── Task data ──
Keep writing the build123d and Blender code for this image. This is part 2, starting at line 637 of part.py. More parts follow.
───
── Task data ──
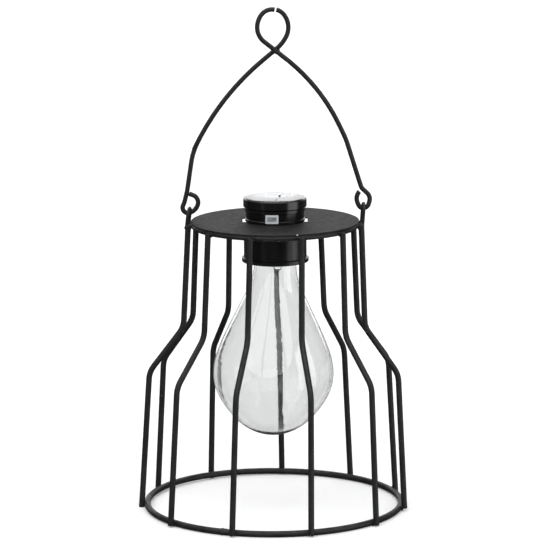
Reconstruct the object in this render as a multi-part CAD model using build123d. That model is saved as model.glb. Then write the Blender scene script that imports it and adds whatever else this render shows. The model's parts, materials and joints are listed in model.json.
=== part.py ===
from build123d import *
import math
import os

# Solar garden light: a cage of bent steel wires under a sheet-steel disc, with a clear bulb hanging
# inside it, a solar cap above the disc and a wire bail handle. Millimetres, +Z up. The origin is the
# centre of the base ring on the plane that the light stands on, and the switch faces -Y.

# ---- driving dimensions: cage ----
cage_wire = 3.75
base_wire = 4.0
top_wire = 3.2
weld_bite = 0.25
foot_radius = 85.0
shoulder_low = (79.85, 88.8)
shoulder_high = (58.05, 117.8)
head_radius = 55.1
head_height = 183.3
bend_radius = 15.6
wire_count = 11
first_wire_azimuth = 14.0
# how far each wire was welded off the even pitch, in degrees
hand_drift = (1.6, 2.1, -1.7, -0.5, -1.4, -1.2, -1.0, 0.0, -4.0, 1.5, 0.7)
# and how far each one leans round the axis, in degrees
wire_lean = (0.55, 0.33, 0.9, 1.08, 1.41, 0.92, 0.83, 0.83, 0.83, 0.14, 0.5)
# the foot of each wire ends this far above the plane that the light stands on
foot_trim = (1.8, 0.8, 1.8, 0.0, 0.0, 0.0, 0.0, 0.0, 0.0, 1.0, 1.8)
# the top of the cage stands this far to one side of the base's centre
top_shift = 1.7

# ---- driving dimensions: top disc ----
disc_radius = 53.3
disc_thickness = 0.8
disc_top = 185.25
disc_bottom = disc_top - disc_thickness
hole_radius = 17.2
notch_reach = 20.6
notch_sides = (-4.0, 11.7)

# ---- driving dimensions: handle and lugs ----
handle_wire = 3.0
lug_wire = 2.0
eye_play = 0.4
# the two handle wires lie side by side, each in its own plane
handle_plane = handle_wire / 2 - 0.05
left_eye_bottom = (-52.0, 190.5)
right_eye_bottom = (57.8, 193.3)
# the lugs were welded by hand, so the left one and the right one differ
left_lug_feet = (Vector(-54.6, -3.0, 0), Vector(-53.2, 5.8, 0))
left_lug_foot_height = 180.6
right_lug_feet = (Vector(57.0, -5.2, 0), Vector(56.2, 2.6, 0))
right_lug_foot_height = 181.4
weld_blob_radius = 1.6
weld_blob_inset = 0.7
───
── Task data ──
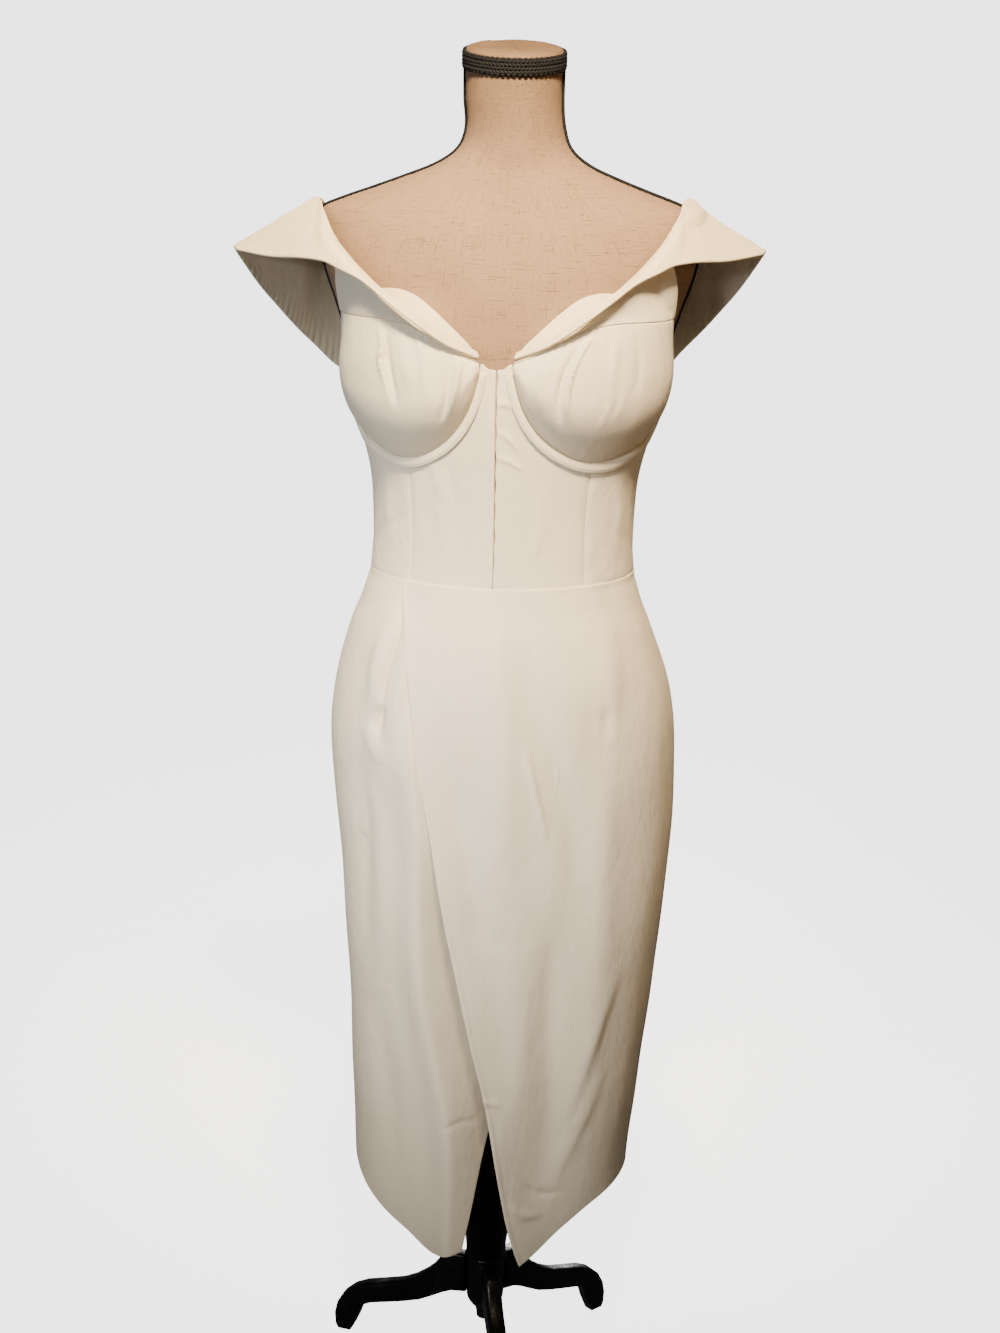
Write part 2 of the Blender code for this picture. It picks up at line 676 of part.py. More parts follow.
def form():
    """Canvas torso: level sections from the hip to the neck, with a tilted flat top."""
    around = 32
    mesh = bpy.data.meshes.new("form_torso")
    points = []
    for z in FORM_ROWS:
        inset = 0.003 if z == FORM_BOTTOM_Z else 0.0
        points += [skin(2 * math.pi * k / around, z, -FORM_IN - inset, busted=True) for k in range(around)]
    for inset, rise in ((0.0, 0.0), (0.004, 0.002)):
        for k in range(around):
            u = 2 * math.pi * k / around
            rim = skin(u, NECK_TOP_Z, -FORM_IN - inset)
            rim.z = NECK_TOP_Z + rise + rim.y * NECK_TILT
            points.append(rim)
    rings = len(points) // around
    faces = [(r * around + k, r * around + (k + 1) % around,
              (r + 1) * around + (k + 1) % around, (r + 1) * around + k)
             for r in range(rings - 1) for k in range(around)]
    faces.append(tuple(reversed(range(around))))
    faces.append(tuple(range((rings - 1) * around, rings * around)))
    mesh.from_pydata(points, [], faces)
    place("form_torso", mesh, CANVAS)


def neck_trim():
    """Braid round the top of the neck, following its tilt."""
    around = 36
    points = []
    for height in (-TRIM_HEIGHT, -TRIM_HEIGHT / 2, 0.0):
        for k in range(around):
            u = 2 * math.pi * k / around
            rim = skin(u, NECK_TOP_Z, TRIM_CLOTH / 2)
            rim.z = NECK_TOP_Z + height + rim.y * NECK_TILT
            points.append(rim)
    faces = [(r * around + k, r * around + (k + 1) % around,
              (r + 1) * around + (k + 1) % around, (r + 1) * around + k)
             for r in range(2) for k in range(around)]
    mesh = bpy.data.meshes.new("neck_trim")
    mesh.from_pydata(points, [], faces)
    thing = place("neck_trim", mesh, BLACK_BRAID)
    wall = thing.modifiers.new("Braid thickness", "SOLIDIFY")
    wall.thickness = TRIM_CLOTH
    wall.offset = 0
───
_Aim_
The required output is an exact reproduction of the lines starting at the one that contains "Reconstruct the object" and ending at the one that contains "# centre of". Both boundary lines belong to it.

_Exercise result_
Reconstruct the object in this render as a multi-part CAD model using build123d. That model is saved as model.glb. Then write the Blender scene script that imports it and adds whatever else this render shows. The model's parts, materials and joints are listed in model.json.
=== part.py ===
from build123d import *
import math
import os

# Solar garden light: a cage of bent steel wires under a sheet-steel disc, with a clear bulb hanging
# inside it, a solar cap above the disc and a wire bail handle. Millimetres, +Z up. The origin is the
# centre of the base ring on the plane that the light stands on, and the switch faces -Y.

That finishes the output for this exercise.